The second assumption about consumer control follows naturally from the first. In many ways, we overestimate our actual influence over complex systems like markets. While it's true we have some impact through regulations, laws, and consumer preferences, we don't possess complete understanding or control. After all, no consumer consciously wants to be overweight or addicted to drugs, pornography, social media—or desires war—and yet these issues persist and even flourish within our market-driven systems.

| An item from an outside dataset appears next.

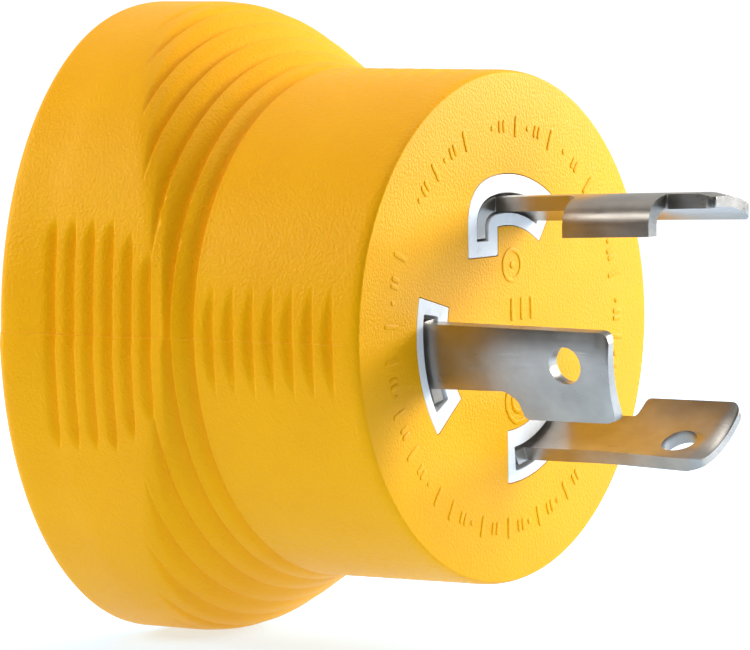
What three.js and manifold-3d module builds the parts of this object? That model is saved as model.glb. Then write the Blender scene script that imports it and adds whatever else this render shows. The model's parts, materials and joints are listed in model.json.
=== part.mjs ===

I agree that the simplistic notion "natural selection alone would inevitably result in benevolent AI" doesn't hold water. Rather, the critical problem lies within systemic incentives. No matter how well we domesticate hamsters to be cute and harmless, placing them in a "Hunger Games" scenario will inevitably lead to predictable results.

I'd be curious to hear your thoughts on these points. Thank you again for such a thought-provoking article!

J.K. Lundblad's avatar

Every once in a while you come across an insight so profound that it shifts your worldview, this article is one of them. I cannot recommend this enough as I have not seen this take on AI safety discussed before.

I fear, as do many, that super-intelligent AI will decide that it no longer needs us humans. We fear that AI will dominate us, just as we humans tend to do with everything around us. Here, you argue that this is not necessarily the case.

Humans evolved in undirected natural selection, the brutal dog-eat-dog world of nature where only the fittest survive. We are “bred” for this competition, to dominate, and expand. Hence why we project these motivations onto AI.

AI is evolving similarly, in marketplace competition. The difference is that humans are guiding this evolution…much the same way as we guided the evolution and eventual domestication of dogs.

Though this doesn’t guarantee safety (dogs can still bite) it means that their motivations are fundamentally different from ours. That’s why talking with AIs feels a bit like talking with an intelligent golden retriever.

I will have to add this discussion at Risk & Progress.